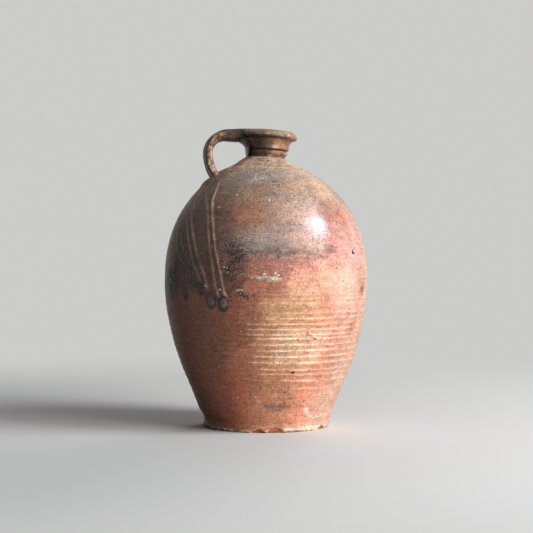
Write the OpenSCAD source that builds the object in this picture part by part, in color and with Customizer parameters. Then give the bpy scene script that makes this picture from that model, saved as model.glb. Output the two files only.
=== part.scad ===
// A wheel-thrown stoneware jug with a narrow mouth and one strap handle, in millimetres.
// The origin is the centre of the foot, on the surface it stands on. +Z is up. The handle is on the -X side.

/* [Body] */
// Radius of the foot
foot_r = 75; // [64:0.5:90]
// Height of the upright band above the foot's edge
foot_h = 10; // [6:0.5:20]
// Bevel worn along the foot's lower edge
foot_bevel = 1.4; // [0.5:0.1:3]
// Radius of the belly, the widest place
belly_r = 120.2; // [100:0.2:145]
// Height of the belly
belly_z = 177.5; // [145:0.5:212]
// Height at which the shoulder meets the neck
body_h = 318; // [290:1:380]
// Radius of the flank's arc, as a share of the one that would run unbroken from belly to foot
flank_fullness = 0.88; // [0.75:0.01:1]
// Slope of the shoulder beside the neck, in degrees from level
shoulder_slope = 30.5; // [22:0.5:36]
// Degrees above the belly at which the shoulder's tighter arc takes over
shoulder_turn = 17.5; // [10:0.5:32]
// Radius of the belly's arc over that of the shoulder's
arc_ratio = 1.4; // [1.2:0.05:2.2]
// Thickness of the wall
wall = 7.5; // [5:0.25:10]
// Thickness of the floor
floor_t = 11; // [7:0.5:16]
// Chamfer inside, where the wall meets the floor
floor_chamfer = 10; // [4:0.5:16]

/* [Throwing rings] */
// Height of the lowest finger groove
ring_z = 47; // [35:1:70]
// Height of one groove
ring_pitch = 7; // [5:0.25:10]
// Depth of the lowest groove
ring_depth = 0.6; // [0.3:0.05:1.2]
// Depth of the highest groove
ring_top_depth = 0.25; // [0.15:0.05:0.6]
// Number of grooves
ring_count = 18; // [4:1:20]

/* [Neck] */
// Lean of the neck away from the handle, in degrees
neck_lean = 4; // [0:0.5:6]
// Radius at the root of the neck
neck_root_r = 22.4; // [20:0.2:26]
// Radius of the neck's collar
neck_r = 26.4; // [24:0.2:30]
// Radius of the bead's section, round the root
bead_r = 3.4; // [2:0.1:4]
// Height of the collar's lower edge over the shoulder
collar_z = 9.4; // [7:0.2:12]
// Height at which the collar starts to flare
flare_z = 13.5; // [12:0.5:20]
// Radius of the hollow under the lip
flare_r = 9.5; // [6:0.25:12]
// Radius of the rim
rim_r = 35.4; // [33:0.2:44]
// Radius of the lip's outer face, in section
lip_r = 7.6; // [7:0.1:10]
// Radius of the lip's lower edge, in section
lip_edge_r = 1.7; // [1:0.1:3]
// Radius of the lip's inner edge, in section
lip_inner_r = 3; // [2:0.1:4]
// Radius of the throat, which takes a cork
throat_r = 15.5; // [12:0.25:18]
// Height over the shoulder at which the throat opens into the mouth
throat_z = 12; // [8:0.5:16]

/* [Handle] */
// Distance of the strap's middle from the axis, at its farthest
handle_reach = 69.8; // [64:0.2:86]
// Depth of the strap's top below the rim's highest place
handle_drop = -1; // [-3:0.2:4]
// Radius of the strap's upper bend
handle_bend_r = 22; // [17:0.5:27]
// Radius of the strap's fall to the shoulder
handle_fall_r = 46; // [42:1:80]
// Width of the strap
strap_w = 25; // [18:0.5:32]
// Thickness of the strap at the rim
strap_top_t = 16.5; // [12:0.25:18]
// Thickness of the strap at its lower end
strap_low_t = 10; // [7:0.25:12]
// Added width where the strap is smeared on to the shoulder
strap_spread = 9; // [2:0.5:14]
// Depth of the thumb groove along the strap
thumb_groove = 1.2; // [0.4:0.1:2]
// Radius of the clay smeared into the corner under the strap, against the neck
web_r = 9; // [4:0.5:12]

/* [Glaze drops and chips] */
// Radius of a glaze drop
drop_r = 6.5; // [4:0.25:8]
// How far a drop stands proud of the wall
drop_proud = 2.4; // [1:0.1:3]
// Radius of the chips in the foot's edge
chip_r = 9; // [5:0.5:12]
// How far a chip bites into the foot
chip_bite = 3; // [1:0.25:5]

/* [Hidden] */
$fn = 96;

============

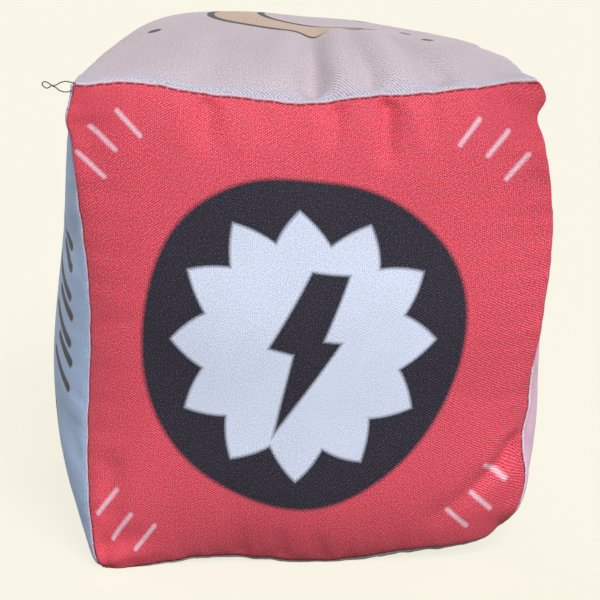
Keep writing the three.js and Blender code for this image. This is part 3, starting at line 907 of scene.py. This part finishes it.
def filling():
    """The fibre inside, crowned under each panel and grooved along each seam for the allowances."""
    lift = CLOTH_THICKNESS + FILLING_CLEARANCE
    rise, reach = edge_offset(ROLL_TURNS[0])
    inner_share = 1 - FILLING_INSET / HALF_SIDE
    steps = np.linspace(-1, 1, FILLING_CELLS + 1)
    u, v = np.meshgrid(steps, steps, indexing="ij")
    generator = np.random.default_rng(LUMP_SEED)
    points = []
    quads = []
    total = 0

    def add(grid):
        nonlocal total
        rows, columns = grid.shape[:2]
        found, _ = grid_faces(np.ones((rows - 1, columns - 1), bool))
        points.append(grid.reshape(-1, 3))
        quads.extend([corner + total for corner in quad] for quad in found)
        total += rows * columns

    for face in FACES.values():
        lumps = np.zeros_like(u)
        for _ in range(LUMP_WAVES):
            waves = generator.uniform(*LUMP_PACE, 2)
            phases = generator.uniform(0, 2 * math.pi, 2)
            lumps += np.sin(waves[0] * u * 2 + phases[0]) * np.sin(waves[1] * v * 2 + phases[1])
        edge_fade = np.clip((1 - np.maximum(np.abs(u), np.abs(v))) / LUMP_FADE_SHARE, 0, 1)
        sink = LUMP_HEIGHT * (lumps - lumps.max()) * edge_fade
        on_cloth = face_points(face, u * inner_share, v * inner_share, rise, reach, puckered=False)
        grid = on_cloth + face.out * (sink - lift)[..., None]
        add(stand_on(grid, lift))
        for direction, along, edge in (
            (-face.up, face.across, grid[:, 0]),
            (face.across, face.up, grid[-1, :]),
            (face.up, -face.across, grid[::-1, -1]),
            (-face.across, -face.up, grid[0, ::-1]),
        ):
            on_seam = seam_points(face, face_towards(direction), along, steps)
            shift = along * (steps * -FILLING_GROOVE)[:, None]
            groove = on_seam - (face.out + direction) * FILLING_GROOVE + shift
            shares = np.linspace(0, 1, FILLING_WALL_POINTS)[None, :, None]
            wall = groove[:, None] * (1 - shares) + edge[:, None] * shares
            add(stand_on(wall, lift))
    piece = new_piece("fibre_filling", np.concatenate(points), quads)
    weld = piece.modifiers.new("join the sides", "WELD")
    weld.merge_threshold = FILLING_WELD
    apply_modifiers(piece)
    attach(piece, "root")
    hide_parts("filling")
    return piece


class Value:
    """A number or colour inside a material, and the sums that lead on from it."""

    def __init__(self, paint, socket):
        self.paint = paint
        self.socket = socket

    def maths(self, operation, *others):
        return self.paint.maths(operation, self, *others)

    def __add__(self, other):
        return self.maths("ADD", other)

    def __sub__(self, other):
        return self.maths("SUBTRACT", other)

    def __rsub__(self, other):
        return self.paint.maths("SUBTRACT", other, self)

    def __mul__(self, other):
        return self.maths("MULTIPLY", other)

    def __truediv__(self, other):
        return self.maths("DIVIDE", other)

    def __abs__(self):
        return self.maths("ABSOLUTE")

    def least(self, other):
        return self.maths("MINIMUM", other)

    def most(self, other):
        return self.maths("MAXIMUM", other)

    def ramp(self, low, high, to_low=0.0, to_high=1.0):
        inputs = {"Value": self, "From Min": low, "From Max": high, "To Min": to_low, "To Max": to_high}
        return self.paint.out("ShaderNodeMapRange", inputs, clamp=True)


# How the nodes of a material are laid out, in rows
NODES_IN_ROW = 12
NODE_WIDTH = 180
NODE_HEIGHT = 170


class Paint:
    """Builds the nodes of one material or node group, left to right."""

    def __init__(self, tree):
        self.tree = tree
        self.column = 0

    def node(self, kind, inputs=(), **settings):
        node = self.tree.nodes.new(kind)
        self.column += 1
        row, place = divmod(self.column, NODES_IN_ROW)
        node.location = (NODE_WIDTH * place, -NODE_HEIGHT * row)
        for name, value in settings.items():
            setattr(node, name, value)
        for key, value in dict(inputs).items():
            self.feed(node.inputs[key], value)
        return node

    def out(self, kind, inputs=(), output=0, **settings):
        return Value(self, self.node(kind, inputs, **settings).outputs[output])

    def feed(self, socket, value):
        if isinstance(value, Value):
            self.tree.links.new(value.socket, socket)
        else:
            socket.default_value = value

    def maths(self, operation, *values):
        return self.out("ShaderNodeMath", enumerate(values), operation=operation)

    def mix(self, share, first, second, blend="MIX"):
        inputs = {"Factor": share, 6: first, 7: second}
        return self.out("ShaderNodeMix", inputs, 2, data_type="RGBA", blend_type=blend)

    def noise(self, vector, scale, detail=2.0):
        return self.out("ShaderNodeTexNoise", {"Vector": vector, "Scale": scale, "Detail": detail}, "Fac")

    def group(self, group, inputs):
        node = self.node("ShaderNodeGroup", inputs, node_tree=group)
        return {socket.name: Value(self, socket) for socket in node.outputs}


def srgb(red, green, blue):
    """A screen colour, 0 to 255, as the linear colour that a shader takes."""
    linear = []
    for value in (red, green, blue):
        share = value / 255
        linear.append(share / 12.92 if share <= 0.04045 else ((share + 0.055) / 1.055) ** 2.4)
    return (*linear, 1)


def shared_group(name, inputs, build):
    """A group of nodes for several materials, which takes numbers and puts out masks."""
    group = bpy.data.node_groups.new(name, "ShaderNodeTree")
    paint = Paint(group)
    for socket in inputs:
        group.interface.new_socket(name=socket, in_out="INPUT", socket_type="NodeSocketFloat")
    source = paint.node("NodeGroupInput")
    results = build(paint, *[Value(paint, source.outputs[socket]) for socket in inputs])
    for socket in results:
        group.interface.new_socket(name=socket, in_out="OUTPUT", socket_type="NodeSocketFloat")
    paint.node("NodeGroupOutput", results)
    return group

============

Go over the data above and copy every line that has the word "with" in it.

▸ Completed task
Write the OpenSCAD source that builds the object in this picture part by part, in color and with Customizer parameters. Then give the bpy scene script that makes this picture from that model, saved as model.glb. Output the two files only.
// A wheel-thrown stoneware jug with a narrow mouth and one strap handle, in millimetres.